I get to work and I go to plug in my headphones to my cell b/c it has an mp3 on it and I listen to various things, the rosary in spanish, homilies, and music. Turns out, I plugged my phone into the charger, but not the charger into the wall. AHHHHHHHHHHH-boobie trap #2

There is discord at work. This one isn't my fault (yea!). But I am stuck in the middle (booooooo!) I work with a two faced person. She was put in her place by one of my favorite people and now she keeps bugging ME. blah, blah, blah. Tell it to Oprah! I don't want to hear it. She wants me to support her and I can't. She's lazy. She's very nice, don't get me wrong, let's just say she never would've made it in the Army. I haven't mastered the diplomacy of telling someone politely "shut up! You're lazy and wipe the same spot with the windex for 30 minutes!!!" Turns out I have two strikes against me working where I do. First is I'm not Mexican and Second, I don't have a penis. I don't. Really. I checked the other day at work. Apparently, I have cojones, just not the piping. - boobie trap #3

I forgot the fish. Specifically, the salmon. Apparently, you can't have a Caesar salad with chicken or salmon without the salmon. It was a total oversight on my part. I knew before I left work yesterday that I'd need it. However, this morning, apparently I took a detour to blanksville on my way to work. - boobie trap #4

Decided after work to go to adoration! Woohoo! Nuthins better than some Me and Jesus time! Nuthin, I tell ya! So, I sit before Him on the floor with my eyes shut. I'm trying to clear out all the noise coming from inside. Works almost too well. I say to myself "Am I asleep? Another song in my head! Come on! How can I do this quiet thing?" So, I keep repeating a mantra. No, it wasn't 'chocolate, dark chocolate. Give me dark chocolate'. It was come, Lord Jesus come. Which brought the song in my head. So, I shortened it to come, Jesus. Then just Jesus. I was so comfortable, I opened my eyes and it was 20 minutes later. Then, I laid down before Him. Again trying to quiet my soul. I was so at peace I thought I might fall asleep. So, I get up and ten minutes had passed. It was now time to go home.-No boobie trap here :)

Stop for a trim at Pro-cuts. She even charged me the kids price since it was just a trim! Get home. Girls are fighting. Again-boobie trap #5

Go to pick up Jaime from robotics club. Then to Kroger's. One of the girls called me screaming that the other one did something or other. I don't know what. I don't know what b/c I chose to hang up on my daughter.
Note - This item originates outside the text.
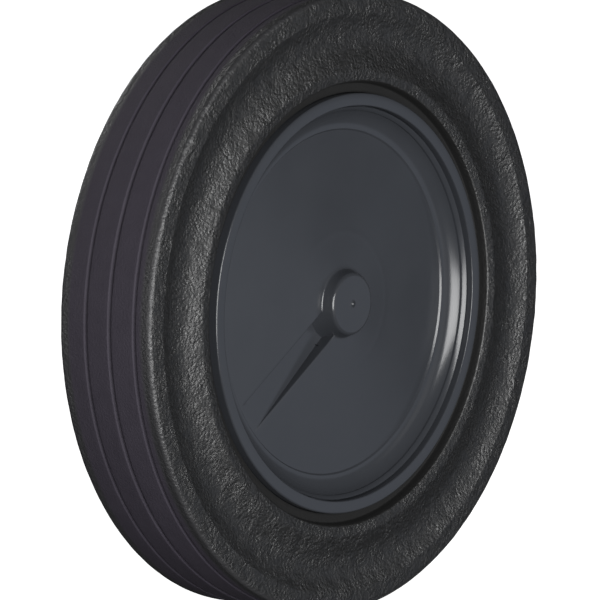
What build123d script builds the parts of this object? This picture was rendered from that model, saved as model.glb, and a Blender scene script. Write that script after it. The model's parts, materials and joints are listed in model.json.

I am in Kroger, fresh from adoration and a cute hair trim. I am not going to yell. Yes, I know this probably makes me a bad mother. But at least I am a bad mother with momentary sanity! Treat myself to some chocolate. Don't judge me, I'm PMSing and we're now on trap #6! I sit in the car and eat my Reeses BIG cup (did I say I was pmsing?) and enjoy every last bite. Not moving the car until it is gone. I rest my head again the rest as I enjoy every morsel of my chocolate and peanut butter. James tries to talk to me, but I put my hand up and stop him. I am having a peanut butter/chocolate zen moment that will not be disturbed.-boobie trap #6

Make it home and George is here!!! YEA!!!! Oh joy! Now all the kids are yelling! We'll let George take this one. I go upstairs to the bedroom and lay on the bed and try to find my happy place. George comes upstairs and just holds me. I instantly feel better. Then, he has to leave for crhp. But, before he leaves, he gives me another hug. He is so tall. I feel so loved when he hugs me! -no boobie trap here :)

So, back to my point about Indiana Jones and my day of dread....there Indy and Short Round are on the inside, walls closing in....Kate pulls the lever. The whole movie is laden with boobie traps just like my day. And then there is God, just like Kate Capshaw (only not so blond I think, lol), He releases the lever. He releases lever after lever after lever. How cool is that? Just when I feel I am going to scream out loud (I scream in my head sometimes. Don't you?) He pulls the lever and releases the pressure. God so ROCKS! I have the coolest Dad EVER (so do you guys!).

Wishing you boobie trap free days and if you can't get that then I wish you quick lever releases!